> **Entries**:

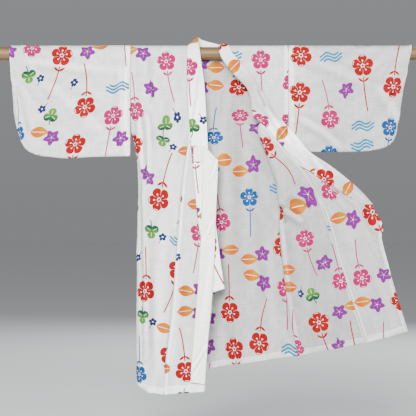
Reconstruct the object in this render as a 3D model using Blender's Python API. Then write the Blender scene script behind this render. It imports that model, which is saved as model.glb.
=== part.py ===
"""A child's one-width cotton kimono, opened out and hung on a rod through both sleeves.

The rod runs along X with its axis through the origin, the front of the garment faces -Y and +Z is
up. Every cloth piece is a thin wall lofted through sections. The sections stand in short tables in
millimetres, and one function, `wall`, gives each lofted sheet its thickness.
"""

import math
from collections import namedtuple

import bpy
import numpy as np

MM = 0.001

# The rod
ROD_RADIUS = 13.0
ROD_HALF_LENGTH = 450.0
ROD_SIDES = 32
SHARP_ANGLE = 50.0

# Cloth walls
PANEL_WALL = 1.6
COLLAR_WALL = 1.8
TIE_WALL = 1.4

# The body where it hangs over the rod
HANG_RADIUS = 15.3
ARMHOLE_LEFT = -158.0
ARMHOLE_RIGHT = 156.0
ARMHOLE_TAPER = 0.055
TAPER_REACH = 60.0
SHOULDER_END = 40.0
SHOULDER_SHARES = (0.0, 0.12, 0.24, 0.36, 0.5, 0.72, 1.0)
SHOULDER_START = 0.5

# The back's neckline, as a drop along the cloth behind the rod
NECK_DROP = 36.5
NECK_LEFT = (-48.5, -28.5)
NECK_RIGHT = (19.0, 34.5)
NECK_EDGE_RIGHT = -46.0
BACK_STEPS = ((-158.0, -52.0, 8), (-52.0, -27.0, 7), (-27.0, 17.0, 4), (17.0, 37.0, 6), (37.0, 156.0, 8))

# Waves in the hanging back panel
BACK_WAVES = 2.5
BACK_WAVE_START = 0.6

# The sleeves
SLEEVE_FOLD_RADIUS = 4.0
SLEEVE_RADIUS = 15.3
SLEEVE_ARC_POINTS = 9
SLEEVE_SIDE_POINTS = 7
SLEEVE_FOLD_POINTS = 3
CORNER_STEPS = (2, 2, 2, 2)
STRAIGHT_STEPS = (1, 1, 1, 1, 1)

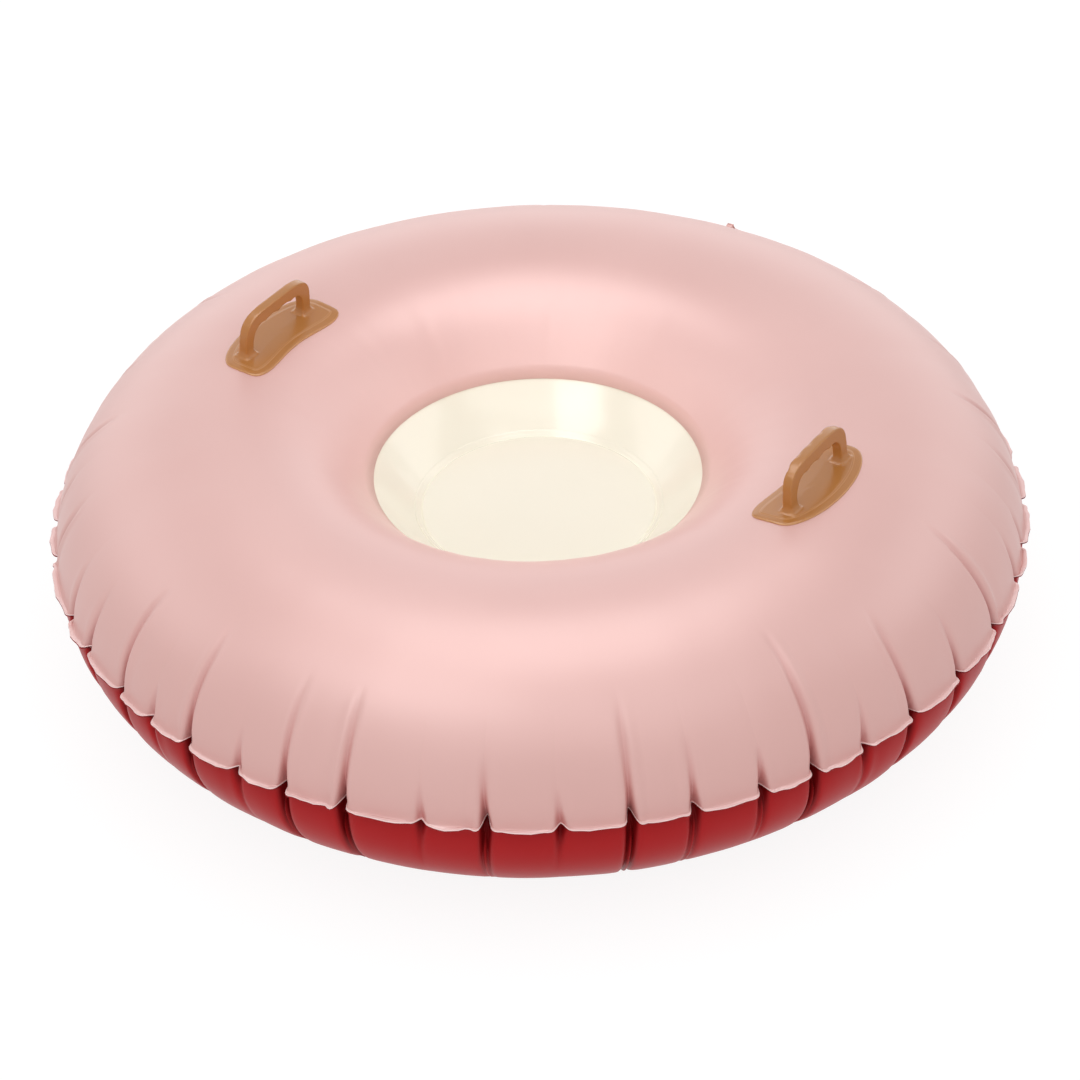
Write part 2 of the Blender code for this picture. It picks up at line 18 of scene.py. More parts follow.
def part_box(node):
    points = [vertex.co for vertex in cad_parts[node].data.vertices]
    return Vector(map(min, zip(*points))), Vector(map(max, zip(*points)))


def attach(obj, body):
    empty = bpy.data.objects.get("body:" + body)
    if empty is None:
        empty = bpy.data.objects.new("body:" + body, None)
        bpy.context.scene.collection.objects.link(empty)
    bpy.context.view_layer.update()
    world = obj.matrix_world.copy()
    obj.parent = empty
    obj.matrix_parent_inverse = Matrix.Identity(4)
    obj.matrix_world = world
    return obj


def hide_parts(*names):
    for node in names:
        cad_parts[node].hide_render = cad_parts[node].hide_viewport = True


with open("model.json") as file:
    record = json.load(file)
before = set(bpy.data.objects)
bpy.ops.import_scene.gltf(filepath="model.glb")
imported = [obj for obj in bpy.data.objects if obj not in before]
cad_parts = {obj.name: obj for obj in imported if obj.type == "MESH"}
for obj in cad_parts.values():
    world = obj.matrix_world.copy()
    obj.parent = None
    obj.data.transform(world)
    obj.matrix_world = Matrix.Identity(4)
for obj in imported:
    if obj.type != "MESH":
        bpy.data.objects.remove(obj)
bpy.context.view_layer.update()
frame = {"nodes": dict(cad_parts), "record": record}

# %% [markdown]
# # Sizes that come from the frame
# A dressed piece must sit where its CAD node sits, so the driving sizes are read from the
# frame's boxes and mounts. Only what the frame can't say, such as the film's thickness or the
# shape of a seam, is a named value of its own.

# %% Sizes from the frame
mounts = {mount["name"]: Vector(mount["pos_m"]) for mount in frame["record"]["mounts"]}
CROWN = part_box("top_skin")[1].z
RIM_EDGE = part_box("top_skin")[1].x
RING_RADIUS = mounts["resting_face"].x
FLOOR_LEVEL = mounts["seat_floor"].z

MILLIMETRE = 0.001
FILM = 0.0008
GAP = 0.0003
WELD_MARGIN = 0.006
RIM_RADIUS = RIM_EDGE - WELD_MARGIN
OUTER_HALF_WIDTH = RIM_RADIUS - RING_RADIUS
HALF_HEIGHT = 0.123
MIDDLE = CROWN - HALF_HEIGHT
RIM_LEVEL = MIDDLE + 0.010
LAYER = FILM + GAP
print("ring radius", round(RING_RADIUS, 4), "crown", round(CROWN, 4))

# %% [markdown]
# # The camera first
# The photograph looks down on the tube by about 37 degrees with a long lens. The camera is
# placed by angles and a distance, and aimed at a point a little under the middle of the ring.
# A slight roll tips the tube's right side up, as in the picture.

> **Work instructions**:
Your task is to quote the lines above, beginning with the first and ending with the one that holds "TIE_WALL = 1.4".

> **Correct response**:
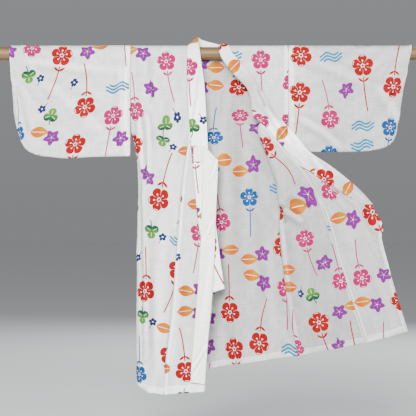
Reconstruct the object in this render as a 3D model using Blender's Python API. Then write the Blender scene script behind this render. It imports that model, which is saved as model.glb.
=== part.py ===
"""A child's one-width cotton kimono, opened out and hung on a rod through both sleeves.

The rod runs along X with its axis through the origin, the front of the garment faces -Y and +Z is
up. Every cloth piece is a thin wall lofted through sections. The sections stand in short tables in
millimetres, and one function, `wall`, gives each lofted sheet its thickness.
"""

import math
from collections import namedtuple

import bpy
import numpy as np

MM = 0.001

# The rod
ROD_RADIUS = 13.0
ROD_HALF_LENGTH = 450.0
ROD_SIDES = 32
SHARP_ANGLE = 50.0

# Cloth walls
PANEL_WALL = 1.6
COLLAR_WALL = 1.8
TIE_WALL = 1.4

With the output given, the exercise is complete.